> Problem to work on
Reproduce the listing below in its entirety. Change nothing.
━━ Collected data ━━
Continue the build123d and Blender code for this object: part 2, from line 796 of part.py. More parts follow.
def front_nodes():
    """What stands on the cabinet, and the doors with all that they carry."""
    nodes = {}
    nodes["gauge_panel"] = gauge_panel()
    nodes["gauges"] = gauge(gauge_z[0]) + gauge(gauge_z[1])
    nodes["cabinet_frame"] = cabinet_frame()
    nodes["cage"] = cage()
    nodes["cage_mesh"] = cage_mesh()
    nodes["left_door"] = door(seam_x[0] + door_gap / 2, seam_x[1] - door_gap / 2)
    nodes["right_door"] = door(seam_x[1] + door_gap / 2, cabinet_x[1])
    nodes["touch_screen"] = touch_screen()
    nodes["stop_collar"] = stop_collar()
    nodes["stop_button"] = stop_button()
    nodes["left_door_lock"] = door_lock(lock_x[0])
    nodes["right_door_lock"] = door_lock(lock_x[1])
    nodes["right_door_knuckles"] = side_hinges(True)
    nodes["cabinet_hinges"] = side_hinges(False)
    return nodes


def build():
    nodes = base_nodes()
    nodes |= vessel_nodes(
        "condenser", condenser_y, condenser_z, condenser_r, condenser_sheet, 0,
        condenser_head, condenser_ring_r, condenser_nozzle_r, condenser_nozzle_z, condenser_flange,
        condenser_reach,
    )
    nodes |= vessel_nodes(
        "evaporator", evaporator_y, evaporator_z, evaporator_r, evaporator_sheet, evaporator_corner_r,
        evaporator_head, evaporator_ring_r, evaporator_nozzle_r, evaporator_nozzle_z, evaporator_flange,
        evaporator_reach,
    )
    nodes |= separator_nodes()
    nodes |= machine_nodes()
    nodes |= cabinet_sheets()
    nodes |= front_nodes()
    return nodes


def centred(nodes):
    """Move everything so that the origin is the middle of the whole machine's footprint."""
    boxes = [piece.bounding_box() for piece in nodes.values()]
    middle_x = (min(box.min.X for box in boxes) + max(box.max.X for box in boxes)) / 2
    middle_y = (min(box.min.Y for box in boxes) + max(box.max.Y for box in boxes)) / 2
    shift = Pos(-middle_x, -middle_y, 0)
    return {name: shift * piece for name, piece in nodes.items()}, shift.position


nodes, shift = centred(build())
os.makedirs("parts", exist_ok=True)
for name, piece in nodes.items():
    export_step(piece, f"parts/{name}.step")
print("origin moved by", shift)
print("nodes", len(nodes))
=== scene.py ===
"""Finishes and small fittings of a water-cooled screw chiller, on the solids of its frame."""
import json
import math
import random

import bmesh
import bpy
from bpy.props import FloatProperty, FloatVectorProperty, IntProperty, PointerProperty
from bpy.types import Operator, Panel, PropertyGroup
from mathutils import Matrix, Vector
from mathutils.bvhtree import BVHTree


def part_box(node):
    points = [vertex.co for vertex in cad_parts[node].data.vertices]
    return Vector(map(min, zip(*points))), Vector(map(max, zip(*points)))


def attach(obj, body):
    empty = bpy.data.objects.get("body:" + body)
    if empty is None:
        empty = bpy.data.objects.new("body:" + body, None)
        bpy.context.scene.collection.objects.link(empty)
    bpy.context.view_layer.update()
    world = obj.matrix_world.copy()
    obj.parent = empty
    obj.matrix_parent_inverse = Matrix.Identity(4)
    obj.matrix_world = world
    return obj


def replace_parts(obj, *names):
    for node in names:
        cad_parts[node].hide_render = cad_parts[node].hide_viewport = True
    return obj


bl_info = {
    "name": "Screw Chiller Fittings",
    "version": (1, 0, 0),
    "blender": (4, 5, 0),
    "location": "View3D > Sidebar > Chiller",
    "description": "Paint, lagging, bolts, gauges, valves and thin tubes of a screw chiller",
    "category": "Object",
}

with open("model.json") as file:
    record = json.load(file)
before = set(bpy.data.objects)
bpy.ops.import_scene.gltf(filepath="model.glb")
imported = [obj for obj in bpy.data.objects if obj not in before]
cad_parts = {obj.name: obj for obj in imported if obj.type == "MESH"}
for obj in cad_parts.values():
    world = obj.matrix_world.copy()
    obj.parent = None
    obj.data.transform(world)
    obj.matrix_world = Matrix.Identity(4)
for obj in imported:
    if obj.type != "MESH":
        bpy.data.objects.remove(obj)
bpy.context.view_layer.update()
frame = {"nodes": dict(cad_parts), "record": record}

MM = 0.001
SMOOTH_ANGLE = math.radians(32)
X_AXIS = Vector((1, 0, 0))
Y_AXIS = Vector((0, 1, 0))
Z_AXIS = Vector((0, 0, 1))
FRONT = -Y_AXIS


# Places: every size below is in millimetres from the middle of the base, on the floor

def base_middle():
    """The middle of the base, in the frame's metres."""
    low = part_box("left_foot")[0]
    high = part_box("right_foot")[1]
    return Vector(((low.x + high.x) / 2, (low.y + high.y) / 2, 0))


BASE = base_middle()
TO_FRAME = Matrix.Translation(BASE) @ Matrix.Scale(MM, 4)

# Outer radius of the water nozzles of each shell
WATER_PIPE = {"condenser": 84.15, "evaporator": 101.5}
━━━
> Reply to the task
Continue the build123d and Blender code for this object: part 2, from line 796 of part.py. More parts follow.
def front_nodes():
    """What stands on the cabinet, and the doors with all that they carry."""
    nodes = {}
    nodes["gauge_panel"] = gauge_panel()
    nodes["gauges"] = gauge(gauge_z[0]) + gauge(gauge_z[1])
    nodes["cabinet_frame"] = cabinet_frame()
    nodes["cage"] = cage()
    nodes["cage_mesh"] = cage_mesh()
    nodes["left_door"] = door(seam_x[0] + door_gap / 2, seam_x[1] - door_gap / 2)
    nodes["right_door"] = door(seam_x[1] + door_gap / 2, cabinet_x[1])
    nodes["touch_screen"] = touch_screen()
    nodes["stop_collar"] = stop_collar()
    nodes["stop_button"] = stop_button()
    nodes["left_door_lock"] = door_lock(lock_x[0])
    nodes["right_door_lock"] = door_lock(lock_x[1])
    nodes["right_door_knuckles"] = side_hinges(True)
    nodes["cabinet_hinges"] = side_hinges(False)
    return nodes


def build():
    nodes = base_nodes()
    nodes |= vessel_nodes(
        "condenser", condenser_y, condenser_z, condenser_r, condenser_sheet, 0,
        condenser_head, condenser_ring_r, condenser_nozzle_r, condenser_nozzle_z, condenser_flange,
        condenser_reach,
    )
    nodes |= vessel_nodes(
        "evaporator", evaporator_y, evaporator_z, evaporator_r, evaporator_sheet, evaporator_corner_r,
        evaporator_head, evaporator_ring_r, evaporator_nozzle_r, evaporator_nozzle_z, evaporator_flange,
        evaporator_reach,
    )
    nodes |= separator_nodes()
    nodes |= machine_nodes()
    nodes |= cabinet_sheets()
    nodes |= front_nodes()
    return nodes


def centred(nodes):
    """Move everything so that the origin is the middle of the whole machine's footprint."""
    boxes = [piece.bounding_box() for piece in nodes.values()]
    middle_x = (min(box.min.X for box in boxes) + max(box.max.X for box in boxes)) / 2
    middle_y = (min(box.min.Y for box in boxes) + max(box.max.Y for box in boxes)) / 2
    shift = Pos(-middle_x, -middle_y, 0)
    return {name: shift * piece for name, piece in nodes.items()}, shift.position


nodes, shift = centred(build())
os.makedirs("parts", exist_ok=True)
for name, piece in nodes.items():
    export_step(piece, f"parts/{name}.step")
print("origin moved by", shift)
print("nodes", len(nodes))
=== scene.py ===
"""Finishes and small fittings of a water-cooled screw chiller, on the solids of its frame."""
import json
import math
import random

import bmesh
import bpy
from bpy.props import FloatProperty, FloatVectorProperty, IntProperty, PointerProperty
from bpy.types import Operator, Panel, PropertyGroup
from mathutils import Matrix, Vector
from mathutils.bvhtree import BVHTree


def part_box(node):
    points = [vertex.co for vertex in cad_parts[node].data.vertices]
    return Vector(map(min, zip(*points))), Vector(map(max, zip(*points)))


def attach(obj, body):
    empty = bpy.data.objects.get("body:" + body)
    if empty is None:
        empty = bpy.data.objects.new("body:" + body, None)
        bpy.context.scene.collection.objects.link(empty)
    bpy.context.view_layer.update()
    world = obj.matrix_world.copy()
    obj.parent = empty
    obj.matrix_parent_inverse = Matrix.Identity(4)
    obj.matrix_world = world
    return obj


def replace_parts(obj, *names):
    for node in names:
        cad_parts[node].hide_render = cad_parts[node].hide_viewport = True
    return obj


bl_info = {
    "name": "Screw Chiller Fittings",
    "version": (1, 0, 0),
    "blender": (4, 5, 0),
    "location": "View3D > Sidebar > Chiller",
    "description": "Paint, lagging, bolts, gauges, valves and thin tubes of a screw chiller",
    "category": "Object",
}

with open("model.json") as file:
    record = json.load(file)
before = set(bpy.data.objects)
bpy.ops.import_scene.gltf(filepath="model.glb")
imported = [obj for obj in bpy.data.objects if obj not in before]
cad_parts = {obj.name: obj for obj in imported if obj.type == "MESH"}
for obj in cad_parts.values():
    world = obj.matrix_world.copy()
    obj.parent = None
    obj.data.transform(world)
    obj.matrix_world = Matrix.Identity(4)
for obj in imported:
    if obj.type != "MESH":
        bpy.data.objects.remove(obj)
bpy.context.view_layer.update()
frame = {"nodes": dict(cad_parts), "record": record}

MM = 0.001
SMOOTH_ANGLE = math.radians(32)
X_AXIS = Vector((1, 0, 0))
Y_AXIS = Vector((0, 1, 0))
Z_AXIS = Vector((0, 0, 1))
FRONT = -Y_AXIS


# Places: every size below is in millimetres from the middle of the base, on the floor

def base_middle():
    """The middle of the base, in the frame's metres."""
    low = part_box("left_foot")[0]
    high = part_box("right_foot")[1]
    return Vector(((low.x + high.x) / 2, (low.y + high.y) / 2, 0))


BASE = base_middle()
TO_FRAME = Matrix.Translation(BASE) @ Matrix.Scale(MM, 4)

# Outer radius of the water nozzles of each shell
WATER_PIPE = {"condenser": 84.15, "evaporator": 101.5}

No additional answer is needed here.